**Written exercise:** Copy out all the records exactly.

**Extracted information:**
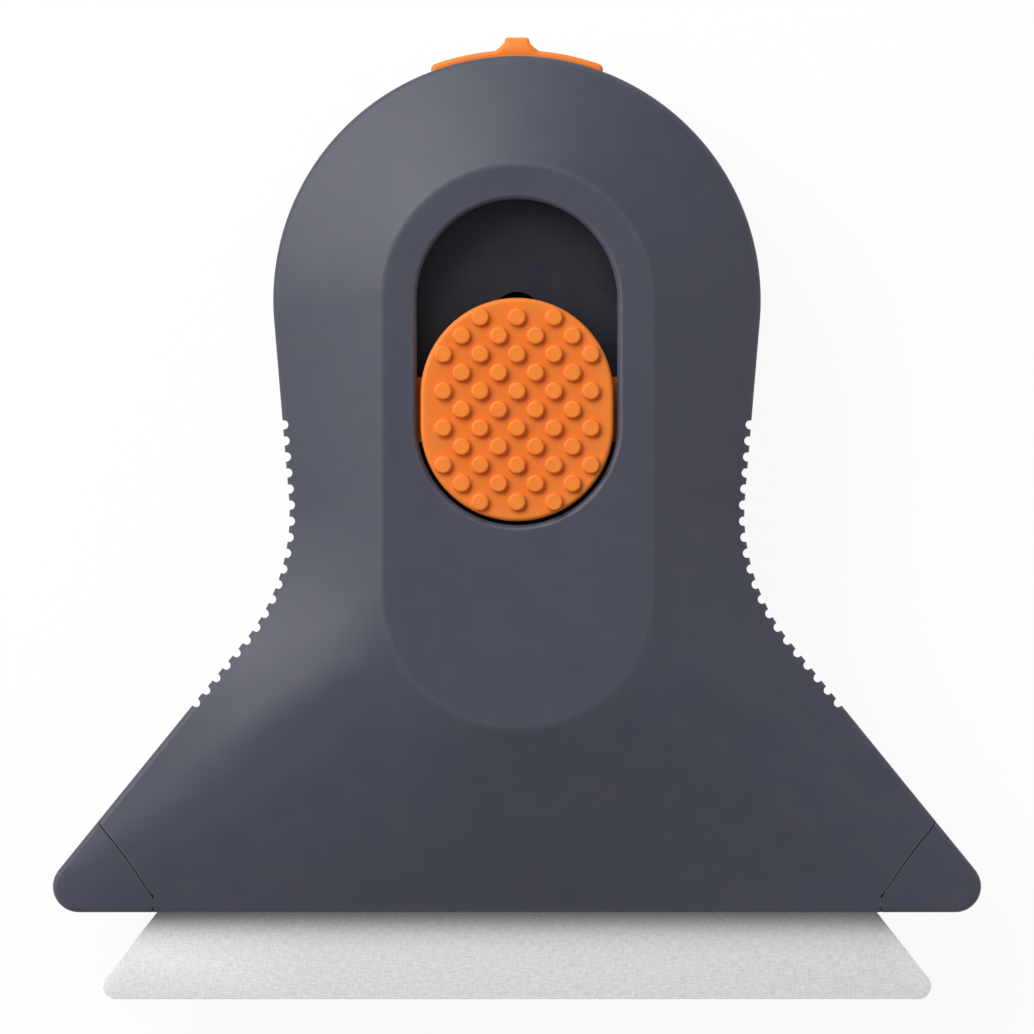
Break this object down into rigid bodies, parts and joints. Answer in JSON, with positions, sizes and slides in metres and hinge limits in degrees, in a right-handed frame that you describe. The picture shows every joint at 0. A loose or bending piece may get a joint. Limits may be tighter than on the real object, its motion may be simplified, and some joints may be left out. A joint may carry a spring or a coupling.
{
  "type": "hand scraper",
  "caption": "Flat palm-sized scraper with a wide blade that slides out of the mouth, a bumpy thumb slide, notched waist grips, a hinged front cover and a crown latch.",
  "frame": {"origin": "middle of the box of the whole tool with its blade out, on the plane of the flat back land", "axes": "+Z out of the front face, +Y from the blade towards the crown latch, +X to the right seen from the front"},
  "size_m": [0.1142, 0.1184, 0.026],
  "materials": {
    "shell": "fine matt moulded",
    "track": "matt moulded",
    "orange": "satin moulded",
    "carrier": "matt moulded",
    "blade": "fine ground",
    "steel": "plain"
  },
  "bodies": {
    "handle": {"back_shell": "shell", "left_guard": "shell", "right_guard": "shell", "track_plate": "track", "latch_pin": "steel", "left_hinge_pin": "steel", "right_hinge_pin": "steel", "left_guard_screw": "steel", "right_guard_screw": "steel", "track_screw_low_left": "steel", "track_screw_low_right": "steel", "track_screw_high_left": "steel", "track_screw_high_right": "steel"},
    "carriage": {"slide_yoke": "orange", "thumb_pad": "orange", "blade_carrier": "carrier", "detent_spring": "steel", "detent_rivet": "steel", "blade": "blade", "left_yoke_screw": "steel", "right_yoke_screw": "steel"},
    "cover": {"front_cover": "shell"},
    "latch": {"latch": "orange", "latch_spring": "steel"}
  },
  "joints": [
    {"name": "blade_slide", "type": "slide", "parent": "handle", "child": "carriage", "axis": [0, 1, 0], "range_m": [0, 0.0114], "deforming": ["detent_spring"]},
    {"name": "cover_hinge", "type": "hinge", "parent": "handle", "child": "cover", "pos_m": [0, -0.047, 0.0148], "axis": [1, 0, 0], "range_deg": [0, 70]},
    {"name": "latch_hinge", "type": "hinge", "parent": "handle", "child": "latch", "pos_m": [0, 0.0531, 0.0095], "axis": [-1, 0, 0], "range_deg": [0, 8], "stiffness_Nm_per_rad": 0.03, "springref_deg": -11.46, "deforming": ["latch_spring"]}
  ]
}
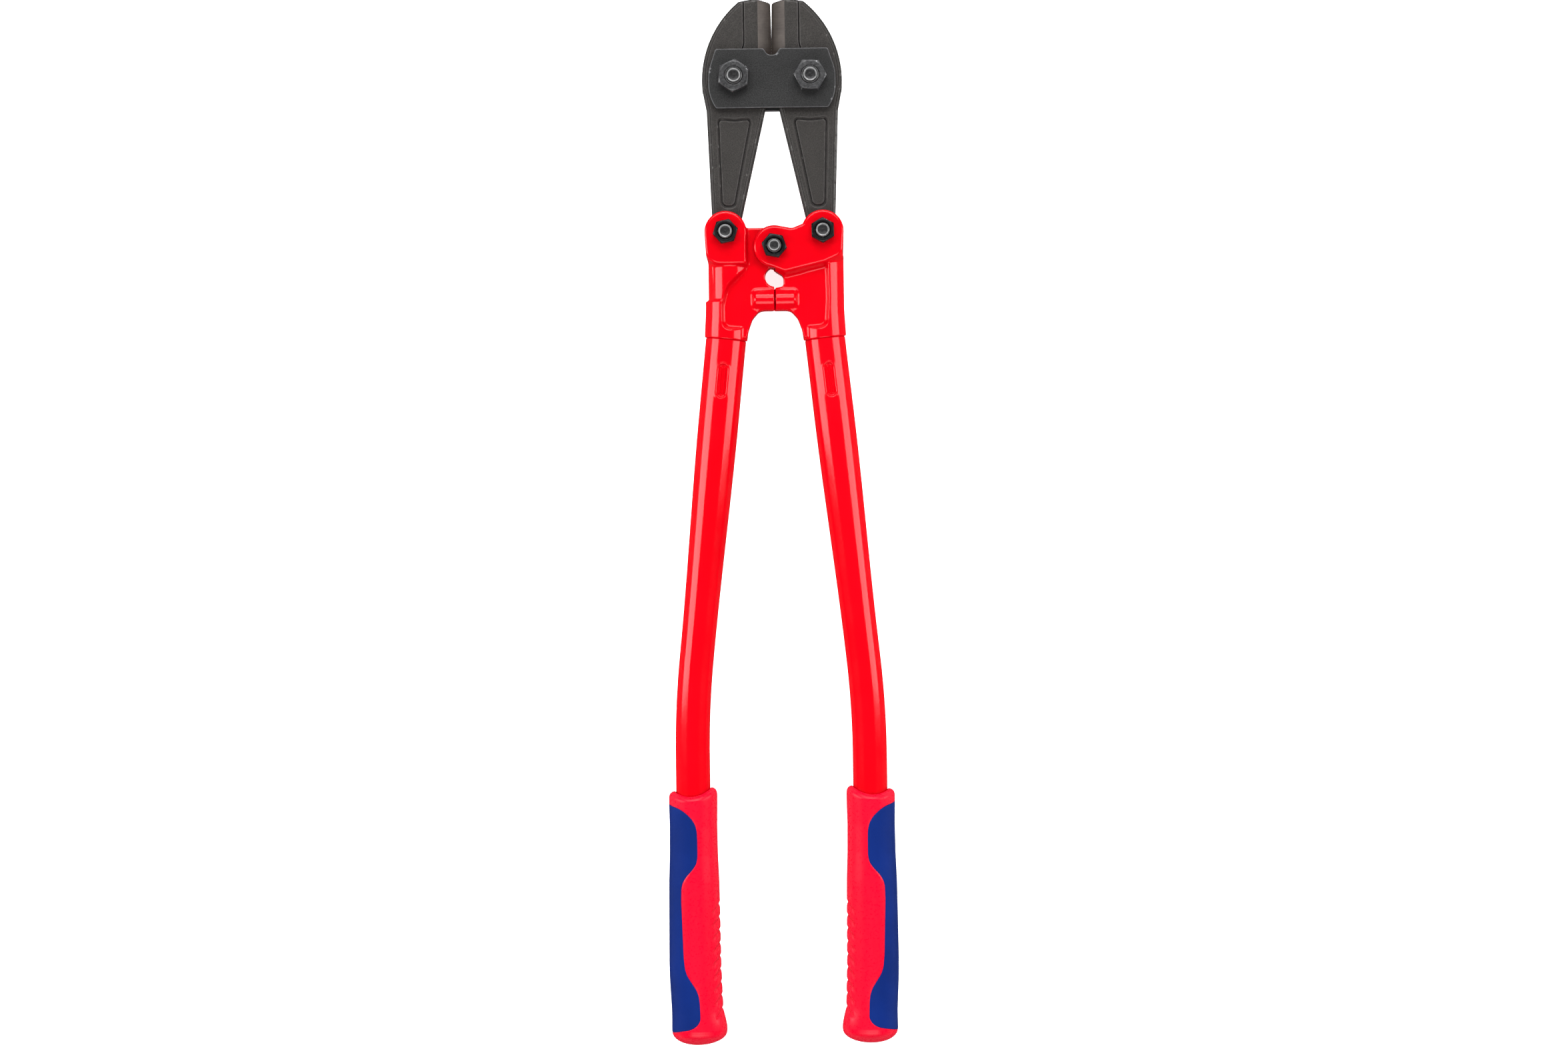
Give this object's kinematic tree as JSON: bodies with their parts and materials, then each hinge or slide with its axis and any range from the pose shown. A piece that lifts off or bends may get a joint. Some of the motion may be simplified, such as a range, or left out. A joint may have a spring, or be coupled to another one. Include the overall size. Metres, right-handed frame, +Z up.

**Result for this task:**
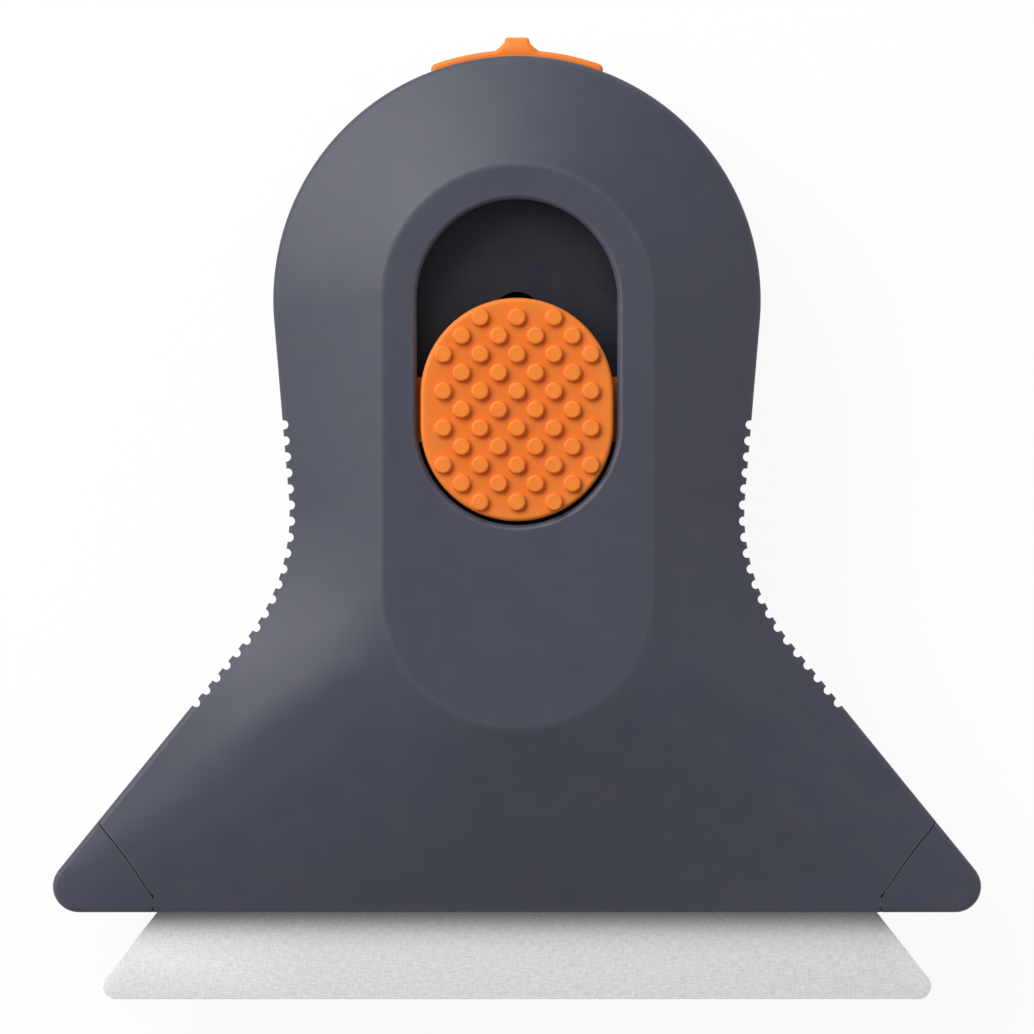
Break this object down into rigid bodies, parts and joints. Answer in JSON, with positions, sizes and slides in metres and hinge limits in degrees, in a right-handed frame that you describe. The picture shows every joint at 0. A loose or bending piece may get a joint. Limits may be tighter than on the real object, its motion may be simplified, and some joints may be left out. A joint may carry a spring or a coupling.
{
  "type": "hand scraper",
  "caption": "Flat palm-sized scraper with a wide blade that slides out of the mouth, a bumpy thumb slide, notched waist grips, a hinged front cover and a crown latch.",
  "frame": {"origin": "middle of the box of the whole tool with its blade out, on the plane of the flat back land", "axes": "+Z out of the front face, +Y from the blade towards the crown latch, +X to the right seen from the front"},
  "size_m": [0.1142, 0.1184, 0.026],
  "materials": {
    "shell": "fine matt moulded",
    "track": "matt moulded",
    "orange": "satin moulded",
    "carrier": "matt moulded",
    "blade": "fine ground",
    "steel": "plain"
  },
  "bodies": {
    "handle": {"back_shell": "shell", "left_guard": "shell", "right_guard": "shell", "track_plate": "track", "latch_pin": "steel", "left_hinge_pin": "steel", "right_hinge_pin": "steel", "left_guard_screw": "steel", "right_guard_screw": "steel", "track_screw_low_left": "steel", "track_screw_low_right": "steel", "track_screw_high_left": "steel", "track_screw_high_right": "steel"},
    "carriage": {"slide_yoke": "orange", "thumb_pad": "orange", "blade_carrier": "carrier", "detent_spring": "steel", "detent_rivet": "steel", "blade": "blade", "left_yoke_screw": "steel", "right_yoke_screw": "steel"},
    "cover": {"front_cover": "shell"},
    "latch": {"latch": "orange", "latch_spring": "steel"}
  },
  "joints": [
    {"name": "blade_slide", "type": "slide", "parent": "handle", "child": "carriage", "axis": [0, 1, 0], "range_m": [0, 0.0114], "deforming": ["detent_spring"]},
    {"name": "cover_hinge", "type": "hinge", "parent": "handle", "child": "cover", "pos_m": [0, -0.047, 0.0148], "axis": [1, 0, 0], "range_deg": [0, 70]},
    {"name": "latch_hinge", "type": "hinge", "parent": "handle", "child": "latch", "pos_m": [0, 0.0531, 0.0095], "axis": [-1, 0, 0], "range_deg": [0, 8], "stiffness_Nm_per_rad": 0.03, "springref_deg": -11.46, "deforming": ["latch_spring"]}
  ]
}
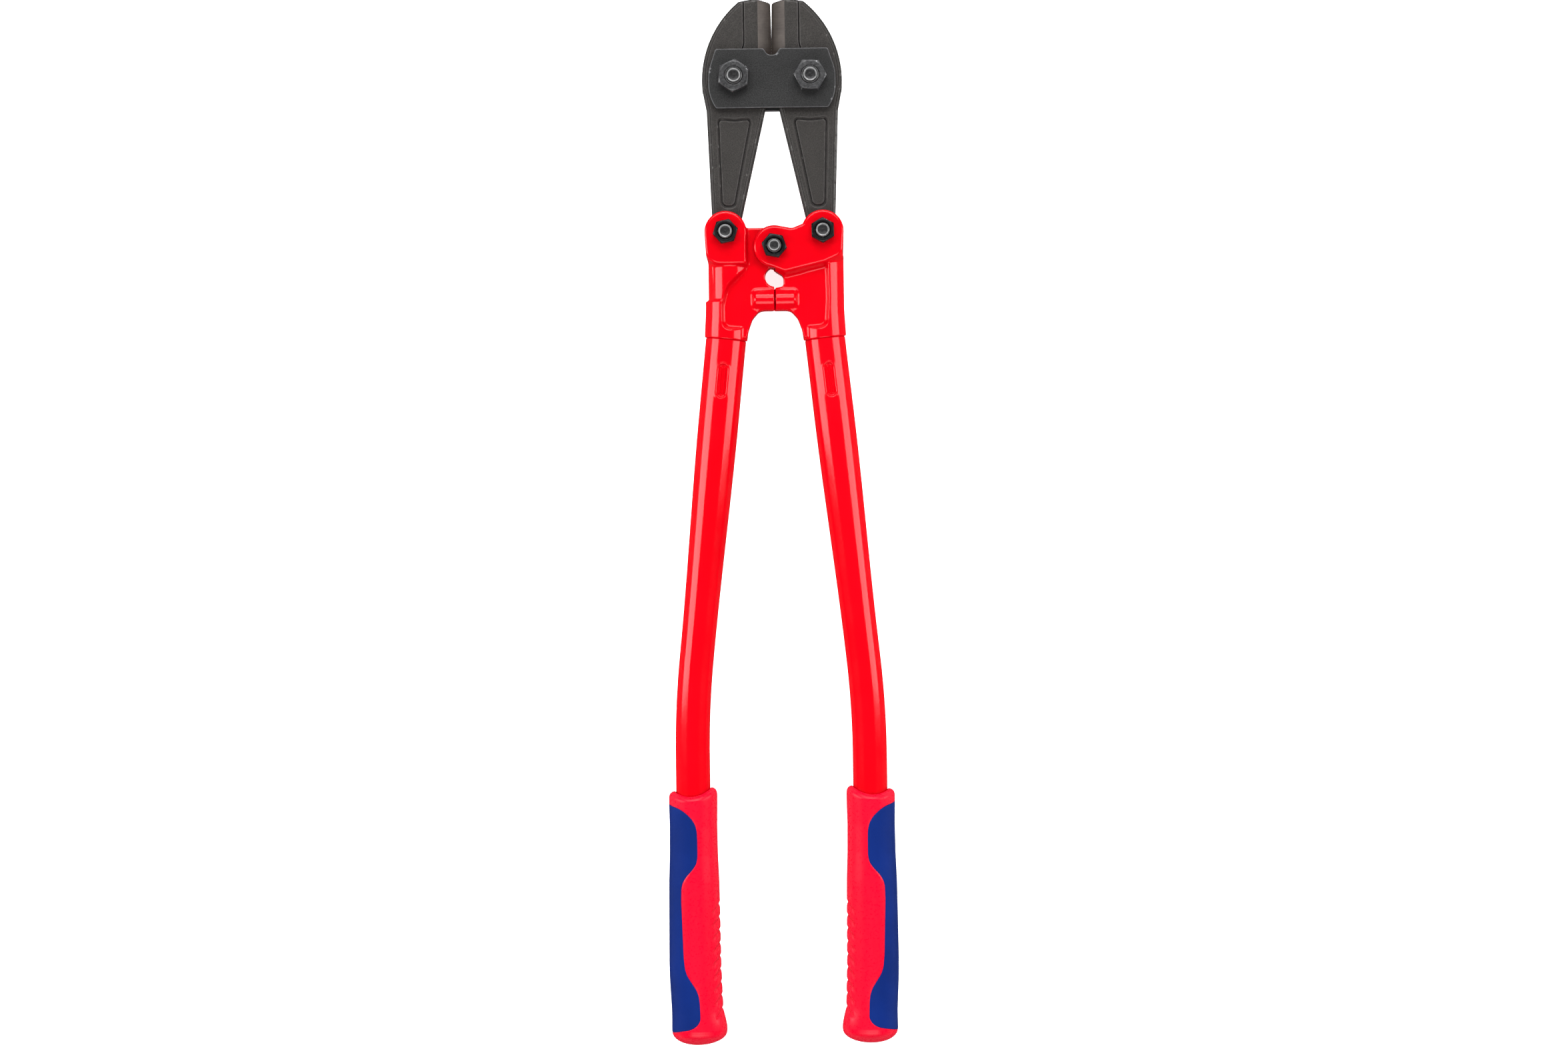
Give this object's kinematic tree as JSON: bodies with their parts and materials, then each hinge or slide with its axis and any range from the pose shown. A piece that lifts off or bends may get a joint. Some of the motion may be simplified, such as a range, or left out. A joint may have a spring, or be coupled to another one. Include the overall size. Metres, right-handed frame, +Z up.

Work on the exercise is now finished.